Xi'an has the Terracotta warrior museum and a handful of other museums/temples/historical sites. At this point, I've seen probably one too many "historical site" (which China has plenty of). I was plenty bored by the second day and anxious to get the heck out of town. So anxious that I chose to buy a train ticket for an eighteen hour ride on a hard seat instead of wait two days for a sleeper to become available. For those unfamiliar with Chinese trains, there are four classes: hard seat, soft seat, hard sleeper, and soft sleeper. Most
backpackers opt for a overnight sleeper so that one can sleep through most of the train ride. The poor and the working class usually buy tickets for hard seats as they are the cheapest. In the hard seat cabins, people are packed in, some people do not have seat and end up standing. Everything in the cabin is an assault on the senses, it is filthy, noisy, and smelly. I did not sleep a wink on the train. Every time I managed to almost fall asleep, I immediately awoke to stop myself from falling out of my seat and onto the floor which the kid 2 seats down peed on.
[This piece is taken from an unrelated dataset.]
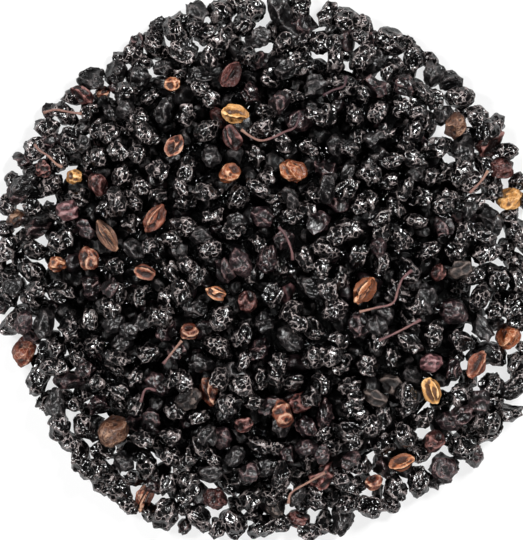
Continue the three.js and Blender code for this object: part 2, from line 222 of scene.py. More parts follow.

I suspect very few people manage to sleep on a hard seat as there are hundred of people sleeping on the ground inside and outside the train station like bums.
What happened next is something that I don't think I will ever forget. Near the end of my train ride, a young Tibetan girl about age fourteen to fifteen and an older Tibetan man were arguing. The argument ended abruptly with the man walking off to some other cabin in the train. The little girl remain seated there quietly.
Off the train
and what a ride it has been... There was something very fragile about her, like a piece of China that would shatter if it hit the ground. As I watched her clutch onto her plastic bag of clothes and nervously rub her fingers, I could tell that she was upset. I was not the only one who saw it. Some of the other passengers asked her what was wrong and she would not say, only asked to borrow a phone. Her Mandarin was very rough as she probably spoke Tibetan at home, communication was a bit of a problem and she seemed like she did not want to talk to anyone. Later on, she managed to tell the other passengers that she did not want to get off the train with that man. She had been working in Xi'an and they were now headed to her home. A quick glance at her and anyone could tell that she was too young to work. Something was terribly wrong with the situation. A thought of what it could be crept into the back of my mind, and I began feel a discomfort in my stomach.
I'm no hero - I don't donate to charity and I litter, but I felt sorry for her. I asked her if she needed help getting home and offered to buy her a train ticket home. By US standards a train ticket is not that expensive ($10-20 US dollars). The man she had argue with before reappeared and she argued with him again, he ended up leaving the train this time. May be she finally told him off, I thought. I would keep my promise and buy her a train ticket home where she was safe. I returned to my seat. I had not noticed until I had turned around again, but tears where streaming from her face. Other passengers took notice, then so did the police officers stationed on the train. They took her to the front of the train to question her. After some time had passed, I learned from the other passengers my earlier suspicion was right. The man who was on the train with her was trying to sell her on the train. My exit was coming up. I had still intended to help her get home. I decided to go talk to the police. I made the police uneasy, perhaps I was too nosy for my own good. There words to my were roughly equivalent to: "as an American, you should leave Chinese matters to the Chinese police. The girl's parents had been contacted and they would pick her up." For a moment I thought that the situation was beginning to right itself. On the way out of the train, I asked the young girl one more thing as the police ushered me back to my seat. I asked her is home was a safe place. She shook her head as if the say no. My heart sank and the same uneasy feeling in the pit of my stomach returned in folds. The police told me not to come back. I latter learned from other passengers that it is not uncommon in the more rural regions for a brother to sell his sister or a father to sell his daughter. She little girl was crying not because she wanted to go home, but because she had nowhere to go. The man on the train could have been her brother or father. It was something I had failed to grasp because of cultural and language barriers. The police refused me when I wanted to talk to her again. As the train rolled into the station where I was suppose to exit, I grabbed my backpack and exited the train. The feeling of being unable to help another person, is one of the worse feelings I've ever felt.